The next chapter covers the topic of Linux security. Using the tools described in that chapter, you can provide access to those services you and your users need, while blocking access to system resources that you want to protect from harm.
The exercises in this section enable you to try out useful troubleshooting techniques in Linux. Because some of the techniques described here can potentially damage your system, I recommend you do not use a production system that you cannot risk damaging. See Appendix B for suggested solutions.
These exercises relate to troubleshooting topics in Linux. They assume you are booting a PC with standard BIOS. To do these exercises, you need to be able to reboot your computer and interrupt any work it may be doing.
1. Boot your computer, and as soon as you see the BIOS screen, go into Setup mode as instructed on the BIOS screen.
2. From the BIOS Setup screen, determine if your computer is 32-bit or 64-bit, if it includes virtualization support, and if your network interface card is capable of PXE booting.
3. Reboot and just after the BIOS screen disappears, when you see the countdown to booting the Linux system, press any key to get to the GRUB boot loader.
4. From the GRUB boot loader, add an option to boot up to runlevel 1, so you can do some system maintenance.
5. Reboot a computer with Red Hat Enterprise Linux 6 installed and, from the GRUB boot loader, add an option that causes system services to prompt you to confirm as each service is started.

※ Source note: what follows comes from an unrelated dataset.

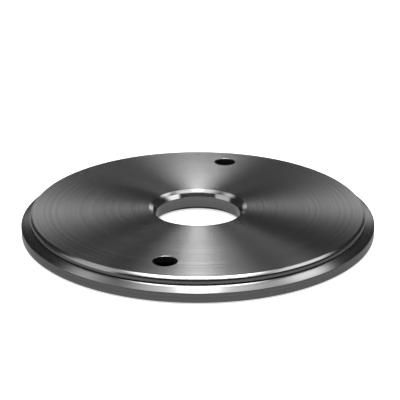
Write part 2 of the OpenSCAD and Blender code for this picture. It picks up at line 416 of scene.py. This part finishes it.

6. After the system boots up, look at the messages that were produced in the kernel ring buffer that show the activity of the kernel as it booted up.
7. In Fedora or RHEL, run a trial yum update and exclude any kernel package that is available.
8. Check to see what processes are listening for incoming connections on your system.
9. Check to see what ports are open on your external network interface.
10.Run the top command in a Terminal window. Open a second Terminal window, clear your page cache, and notice on the top screen if more RES memory is now available.